Morten A. Strøksnes: "Das Buch vom Meer"
Oder wie zwei Freunde im Schlauchboot ausziehen, um im Nordmeer einen Eishai zu fangen und dafür ein ganzes Jahr brauchen
Deutsche Verlagsanstalt, München 2016
364 Seiten, 19,99 Euro
Auf der Suche nach dem Grönlandhai
Kann man in einem Schlauchboot im Nordmeer Jagd auf den legendären Eishai machen? Das klingt nach Fiktion, doch genau das hat der norwegische Autor Morten A. Strøksnes ein Jahr lang getan. Das daraus entstandene "Buch vom Meer" ist in Norwegen zu einem Bestseller geworden.
Ein Jahr lang fuhren der norwegische Sachbuchautor Morten A. Strøksnes und der mit ihm befreundete Maler Hugo Aasjord immer wieder hinaus aufs Nordmeer: In einem Schlauchboot wollten sie Jagd auf einen Hai zu machen, der "viele hundert Millionen Jahre Evolution auf dem Buckel hat": den Grönlandhai, der auch Eishai genannt wird. Aus ihren Erlebnissen ist das "Buch vom Meer entstanden". In Norwegen wurde es zum Bestseller und ist mittlerweile in 15 Sprachen übersetzt worden.
Die treibende Kraft für die Jagd nach dem legendären Eishai sei sein Freund Aasjord gewesen, erzählt Strøksnes im Deutschlandradio Kultur:
"Seitdem er ein kleiner Junge ist, kennt er sich aus mit dem Meer. Er kennt sich gut aus mit ungewöhnlichen Fischen, Walen. Er hat eigentlich alles schon gesehen, alles schon erlebt. Aber den Eishai, den hat er nie selber gesehen. Und er hat auch nie einen gefangen. Und er kennt die Geschichten von seinem Vater, von seinem Großvater, die auch richtige Horror-Geschichten erzählt haben. Und die konnte er niemals vergessen."
Die Angst vor Tieren, die man nicht kontrollieren kann
Für Norweger seien die Eishaie allerdings keine Bedrohung, sagte Strøksnes. Die Tiere lebten in einer Tiefe von 400 Metern, manchmal sogar bis zu 1200 Metern:
"Und wenn er sich schon einmal an die Küste Norwegens begibt, dann zieht er meistens weiter in Richtung Nordpol. Und dort lebt er wirklich unter dem Eis. Das heißt: Die atavistische Angst vor diesem Tier kennen wir eigentlich nicht so richtig. Aber der Mensch hat natürlich immer Angst vor Tieren, die er nicht kontrollieren kann. Das ist tief in uns verwurzelt. Das ist etwas, was wir seit der Evolution mit uns herumschleppen."

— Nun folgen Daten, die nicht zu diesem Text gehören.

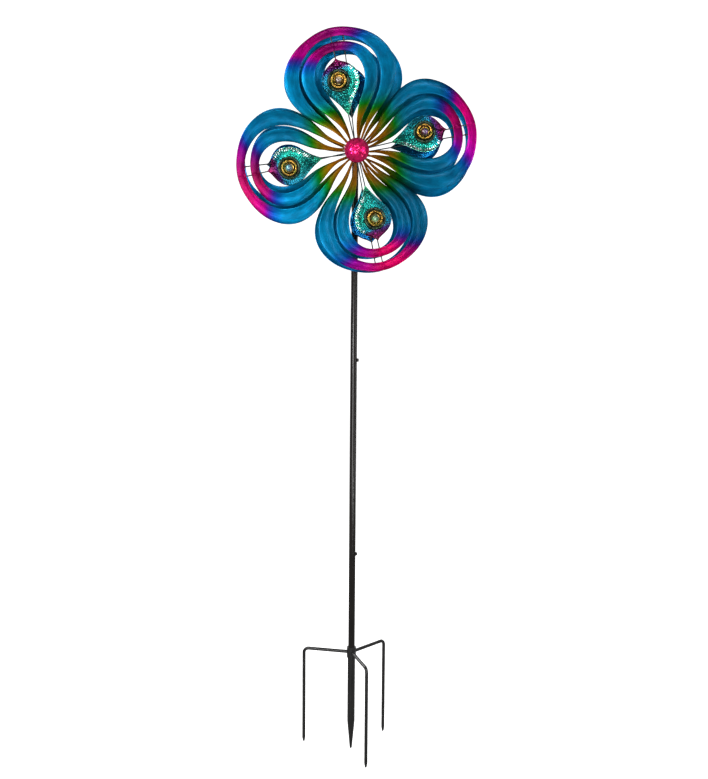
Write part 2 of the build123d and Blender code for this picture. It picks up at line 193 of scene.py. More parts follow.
class Nodes:
    """A small builder for node materials."""

    def __init__(self, name):
        self.mat = bpy.data.materials.new(name)
        self.mat.use_nodes = True
        self.nt = self.mat.node_tree
        self.nt.nodes.clear()
        self.out = self.nt.nodes.new("ShaderNodeOutputMaterial")
        self.b = self.nt.nodes.new("ShaderNodeBsdfPrincipled")
        self.nt.links.new(self.b.outputs[0], self.out.inputs[0])

    def set(self, **kw):
        names = {"color": "Base Color", "metallic": "Metallic", "rough": "Roughness", "coat": "Coat Weight",
                 "coat_rough": "Coat Roughness", "ior": "IOR", "spec": "Specular IOR Level",
                 "trans": "Transmission Weight", "sheen": "Sheen Weight", "sss": "Subsurface Weight"}
        for k, v in kw.items():
            s = self.b.inputs[names[k]]
            if hasattr(v, "is_output"):
                self.nt.links.new(v, s)
            elif k == "color":
                s.default_value = (*v, 1.0)
            else:
                s.default_value = v
        return self

    def attr(self, name, out="Color"):
        n = self.nt.nodes.new("ShaderNodeAttribute")
        n.attribute_type = "GEOMETRY"
        n.attribute_name = name
        return n.outputs[out]

    def coords(self):
        return self.nt.nodes.new("ShaderNodeTexCoord").outputs["Object"]

    def mapping(self, vec, scale=(1, 1, 1), loc=(0, 0, 0)):
        n = self.nt.nodes.new("ShaderNodeMapping")
        self.nt.links.new(vec, n.inputs["Vector"])
        n.inputs["Scale"].default_value = scale
        n.inputs["Location"].default_value = loc
        return n.outputs[0]

    def noise(self, vec, scale, detail=4.0, rough=0.55, distort=0.0):
        n = self.nt.nodes.new("ShaderNodeTexNoise")
        self.nt.links.new(vec, n.inputs["Vector"])
        n.inputs["Scale"].default_value = scale
        n.inputs["Detail"].default_value = detail
        n.inputs["Roughness"].default_value = rough
        n.inputs["Distortion"].default_value = distort
        return n.outputs["Fac"]

    def voronoi(self, vec, scale, feature="F1"):
        n = self.nt.nodes.new("ShaderNodeTexVoronoi")
        n.feature = feature
        self.nt.links.new(vec, n.inputs["Vector"])
        n.inputs["Scale"].default_value = scale
        return n.outputs["Distance"], n.outputs.get("Color")

    def span(self, fac, lo, hi, a=0.0, b=1.0):
        """Maps fac from a..b to lo..hi, clamped."""
        n = self.nt.nodes.new("ShaderNodeMapRange")
        n.clamp = True
        self.nt.links.new(fac, n.inputs["Value"])
        n.inputs["From Min"].default_value = a
        n.inputs["From Max"].default_value = b
        n.inputs["To Min"].default_value = lo
        n.inputs["To Max"].default_value = hi
        return n.outputs[0]

    def mix(self, fac, a, b, mode="MIX"):
        n = self.nt.nodes.new("ShaderNodeMix")
        n.data_type = "RGBA"
        n.blend_type = mode
        n.clamp_factor = True
        ins = [i for i in n.inputs if i.type == "RGBA"]
        for s, v in ((n.inputs[0], fac), (ins[0], a), (ins[1], b)):
            if hasattr(v, "is_output"):
                self.nt.links.new(v, s)
            elif s.type == "RGBA":
                s.default_value = (*v, 1.0)
            else:
                s.default_value = v
        return [o for o in n.outputs if o.type == "RGBA"][0]

    def math(self, op, a, b):
        n = self.nt.nodes.new("ShaderNodeMath")
        n.operation = op
        for s, v in zip(n.inputs, (a, b)):
            if hasattr(v, "is_output"):
                self.nt.links.new(v, s)
            else:
                s.default_value = v
        return n.outputs[0]

    def hsv(self, col, value=1.0, sat=1.0, hue=0.5):
        n = self.nt.nodes.new("ShaderNodeHueSaturation")
        self.nt.links.new(col, n.inputs["Color"])
        for key, v in (("Value", value), ("Saturation", sat), ("Hue", hue)):
            if hasattr(v, "is_output"):
                self.nt.links.new(v, n.inputs[key])
            else:
                n.inputs[key].default_value = v
        return n.outputs[0]

    def bump(self, height, strength=0.3, dist=0.0005, prev=None):
        n = self.nt.nodes.new("ShaderNodeBump")
        n.inputs["Strength"].default_value = strength
        n.inputs["Distance"].default_value = dist
        self.nt.links.new(height, n.inputs["Height"])
        if prev is not None:
            self.nt.links.new(prev, n.inputs["Normal"])
        return n.outputs[0]

    def normal(self, n):
        self.nt.links.new(n, self.b.inputs["Normal"])
        return self


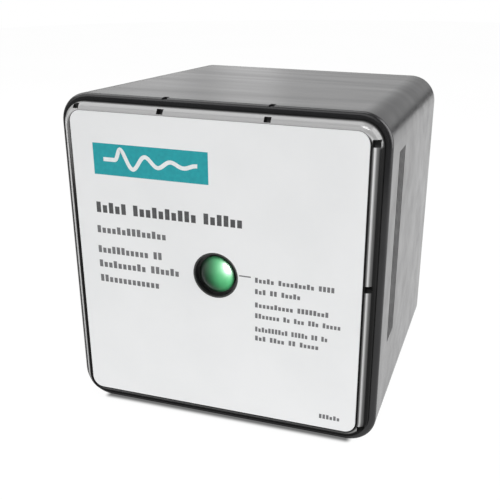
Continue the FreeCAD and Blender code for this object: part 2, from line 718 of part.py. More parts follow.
def filter_capacitor(drop):
    """A boxed film capacitor on two legs."""
    z = MID_HEIGHT - drop
    body = centred_block(CAPACITOR_X, z, 18.0, 8.5, POWER_BOARD_FRONT - 15, POWER_BOARD_FRONT - 0.4)
    body = body.makeFillet(0.6, edges_at_depth(body, POWER_BOARD_FRONT - 15))
    return joined([body] + lead_pins(capacitor_pin_places(drop), POWER_BOARD_FRONT - 1))


def gas_tube():
    depth = POWER_BOARD_FRONT - 5.0
    start = Vector(GAS_TUBE_X - 3, y_at(depth), GAS_TUBE_Z)
    barrel = Part.makeCylinder(4.0, 6.0, start, ALONG_X)
    wire = Part.makeCylinder(PIN_RADIUS, 14.0, Vector(GAS_TUBE_X - 7, y_at(depth), GAS_TUBE_Z), ALONG_X)
    pieces = [barrel, wire] + lead_pins(gas_tube_pin_places(), depth)
    for x, z in gas_tube_pin_places():
        pieces.append(Part.makeSphere(PIN_RADIUS, Vector(x, y_at(depth), z)))
    return joined(pieces)


def phase_barrier():
    """An insulating wall between the varistors of the two lines."""
    return block(-0.8, 0.8, 50, POWER_BOARD_FRONT, MID_HEIGHT + 2, MID_HEIGHT + 40)


LUG_XS = (-28.0, 28.0)
LUG_RISES = (-12.0, 12.0)


def lead_lug(x, z):
    """A turned terminal behind the board for one lead, with a cross hole."""
    post = rod(3.0, x, z, POWER_BOARD_BACK, POWER_BOARD_BACK + 6.4)
    start = Vector(x - 4, y_at(POWER_BOARD_BACK + 3.6), z)
    return post.cut(Part.makeCylinder(1.6, 8.0, start, ALONG_X))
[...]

"Die Norweger haben die Verbindung zum Wasser verloren"
Wie ist das Verhältnis der Norweger zur Natur. Werden sie mit einer tiefen Sehnsucht nach dem Meer geboren? Strøksnes Einschätzung lautet:
"Vielleicht ist diese Sehnsucht gar nicht so groß. Vielleicht haben Deutsche oder andere Europäer eine viel größere Sehnsucht nach dem Ozean. Wir Norweger, wir sind vom Wasser umgeben. Vielleicht haben Sie aber auch recht: Weil der Riesenerfolg meines Buches iIn Norwegen rührt auch daher, dass die modernen Norweger so ihre Verbindung zum Wasser, zum Ozean so ein wenig verloren haben. Wir haben nur noch mit dem Meer zu tun, weil es dort Ölplattformen gibt. Mein Buch hat vielleicht etwas Neues entfacht."